Tony Woodlief lowered the boom in World magazine online:

When we forsake the spiritual disciplines and only gather corporately for 90 minutes a week, we roll into church on Sunday desperately hungry, expecting our pastor to feed us. ... It’s too much for any one man to bear. A pastor can’t “feed” us in that brief time slot on Sunday morning. He wasn’t ordained to do so. Yet how many people do we know who grumble about how the minister’s sermon wasn’t “uplifting” enough, or how they don’t feel “fed” in this or that church, or how they’re looking for a place where the preaching “speaks” to them?

Here’s a bold idea: If a person isn’t spending more than a few minutes a day in prayer and Bible reading, and can’t remember the last time he fasted, kept silence, or poured himself out for someone in need, then there is no sermonizing in the world that is going to fill him, because he is living—for all practical purposes—as an atheist.

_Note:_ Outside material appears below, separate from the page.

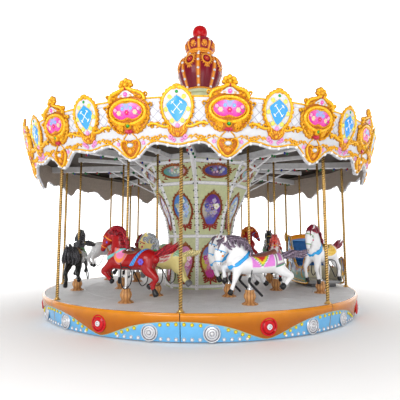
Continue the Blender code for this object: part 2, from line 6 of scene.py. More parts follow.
import bmesh
import bpy
import numpy as np
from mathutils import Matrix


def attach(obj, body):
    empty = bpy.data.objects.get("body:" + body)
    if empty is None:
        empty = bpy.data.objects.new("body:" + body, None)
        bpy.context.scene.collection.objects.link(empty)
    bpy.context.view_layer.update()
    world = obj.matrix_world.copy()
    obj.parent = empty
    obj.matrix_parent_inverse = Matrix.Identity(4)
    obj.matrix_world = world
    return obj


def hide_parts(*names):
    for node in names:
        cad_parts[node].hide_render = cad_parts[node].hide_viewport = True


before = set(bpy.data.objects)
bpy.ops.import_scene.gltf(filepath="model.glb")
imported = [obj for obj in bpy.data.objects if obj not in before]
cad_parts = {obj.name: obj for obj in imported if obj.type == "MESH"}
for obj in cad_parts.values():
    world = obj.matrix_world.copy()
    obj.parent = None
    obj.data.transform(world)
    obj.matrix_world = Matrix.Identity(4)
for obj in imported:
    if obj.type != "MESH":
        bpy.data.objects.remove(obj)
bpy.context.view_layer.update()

# Camera: eye height of a standing adult's chest, a little to the right of a pole, tilted up six degrees.
# The lens and place come from a fit to the poles, cartouches and rims seen in the photograph.
camera = bpy.data.objects.new("camera", bpy.data.cameras.new("camera"))
bpy.context.scene.collection.objects.link(camera)
camera.data.sensor_width = 36.0
camera.data.lens = 33.92
CAMERA_TURN = np.radians(4.95)
camera.location = (7.1415 * np.sin(CAMERA_TURN), -7.1415 * np.cos(CAMERA_TURN), 1.196)
camera.rotation_euler = (np.radians(90.0 + 5.99), 0.0, CAMERA_TURN)
bpy.context.scene.camera = camera

# Floor and light: a plain pale studio, with a broad key from the front left, a low front light and a fill.
# The world is a plain soft white, which the photograph's cut-out background is too.
scene = bpy.context.scene
scene.view_settings.view_transform = "Standard"
PURE_WHITE = (1.0, 1.0, 1.0, 1.0)


def feed(tree, made, **values):
    """Gives a node its settings (small letters) and inputs (capitals): a value, or another node's output."""
    for name, value in values.items():
        if name[0].islower():
            setattr(made, name, value)
        elif isinstance(value, bpy.types.NodeSocket):
            tree.links.new(value, made.inputs[name.replace("_", " ")])
        else:
            made.inputs[name.replace("_", " ")].default_value = value
    return made.outputs


def node(tree, kind, **values):
    """The outputs of a new node of this kind, fed with the values."""
    return feed(tree, tree.nodes.new("ShaderNode" + kind), **values)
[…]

So he blames his pastor. And then the church shopping begins, as he looks for that special speaker who can tickle his fancy, bring a tear to his eye, give him the illusion that he is really “connecting” to something.

I’m increasingly convinced that a good portion of the dissent and malaise we find in churches could be solved if more of us would shut our cakeholes and zealously pray for an hour each day.